In general, taxpayers may elect to defer the recognition of capital gain up to the amount of any capital gain invested in a QOF (the “QOF Investment”), provided that the amount of such capital gain is invested during the 180-day period beginning on the date such capital gain would have been recognized by the taxpayer. Specifically, the potential tax incentives include the following:
- Deferral of Initial Capital Gain. First, the taxpayer may elect to defer tax on the gain until the earlier of (a) the date the QOF Investment is sold or exchanged or (b) Dec. 31, 2026.
- Basis Step-Up in QOF Investment and Deferred Gain Recognition Reduction for QOF Investment’s Held for at Least Five or Seven Years. Second, if the taxpayer holds the QOF Investment for at least five years, the basis of such QOF Investment is increased by 10% of the original amount of the capital gain that has been deferred by investing in the QOF Investment, thereby reducing the amount of the deferred gain that the taxpayer is required to recognize and include in income by 10%. If the taxpayer holds the QOF Investment for at least seven years, the basis of such QOF Investment is increased by 15% of the original amount of such deferred gain, thereby reducing the amount of the deferred gain that the taxpayer is required to recognize and include in income by 15%.

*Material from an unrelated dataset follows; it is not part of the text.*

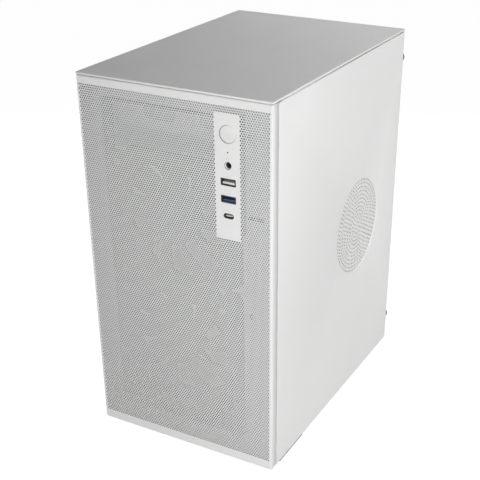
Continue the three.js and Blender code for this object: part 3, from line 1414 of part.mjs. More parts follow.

- Special Tax Elimination Rule for QOF Investment’s Held for at Least 10 Years. Third, if the QOF Investment is held by the taxpayer for at least 10 years, the basis of such QOF Investment is increased to the fair market value of such QOF Investment on the date the QOF Investment is sold or exchanged, and the taxpayer is not required to recognize any gain.
To qualify for these tax incentives, the QOF must be a corporation or partnership organized for the purpose of investing (directly or indirectly) in “QOZ property” (other than another QOF) and at least 90 percent of the assets of which are QOZ property. “QOZ property” means property which is (i) QOZ stock; (ii) QOZ partnership interest, or (iii) QOZ business property. In general, a “QOZ business” is a certain trade or business in which substantially all of the tangible property owned or leased by the taxpayer is “QOZ business property.” “QOZ business property” means tangible property used in a trade or business of the QOF if (i) such property was acquired by the QOF by purchase after Dec. 31, 2017; (ii) the original use of such property in the QOZ commences with the QOF or the QOF substantially improves the property; and (iii) during substantially all of the QOF’s holding period for such property, substantially all of the use of such property was in a QOZ. Property is treated as “substantially improved” by the QOF only if, during any 30-month period beginning after the date of acquisition of such property, additions to basis with respect to such property owned by the QOF fund exceed an amount equal to the adjusted basis of such property at the beginning of such 30-month period owned by the QOF.
The proposed regulations provide clarity regarding a number of items including the type and timing of transactions that would qualify for the beneficial tax treatment provided for investments in QOFs. For example, some of the key issues addressed include the following:
- QOF Investments. The proposed regulations clarify that to qualify as an eligible interest in a QOF an investment in the QOF must be an equity interest in the QOF, including common stock, preferred stock or a partnership interest. Thus, an eligible interest cannot be a debt instrument within the meaning of Section 1275(a)(1) of the Internal Revenue Code of 1986, as amended (the “Code”).
- Eligible Taxpayers. The proposed regulations also clarify which taxpayers are eligible to defer the recognition of capital gain through an investment in a QOF and describe how different types of taxpayers may satisfy the requirement for electing to defer capital gain consistent with IRS rules. Eligible taxpayers include individuals, partnerships, certain pass-through entities and C corporations.
- Eligible Gains. The proposed regulations specify that only capital gains recognized no later than Dec. 31, 2026 are eligible for deferral. Accordingly, gain from the sale of business property (other than recapture, i.e., income related to prior depreciation deductions) and unrecaptured Code Section 1250 gain (i.e., gain on the sale of real estate that is taxed at a 25% rate for individuals) are eligible for QOZ deferral. In the case of a partnership, the rules allow either the partnership or its partners to elect deferral. Similar rules apply to certain other pass-through entities such as S corporations and their shareholders and estates and trusts and their beneficiaries.
- “Substantially All.” The proposed regulations also provide that if at least 70 percent of the tangible property owned or leased by a trade or business is QOZ business property, the requirement that “substantially all” of such tangible business property is QOZ business property is treated as satisfied if certain other requirements are met. Also, if the tangible property is a building, the proposed regulations provide that “substantial improvement” is measured based only on the portion of the purchase price attributable to the building (not attributable to the underlying land).
Although the regulations and guidance are only in proposed form and a number of questions remain unanswered, they still may be relied upon while awaiting final regulations if the rules are applied in their entirety and in a consistent manner.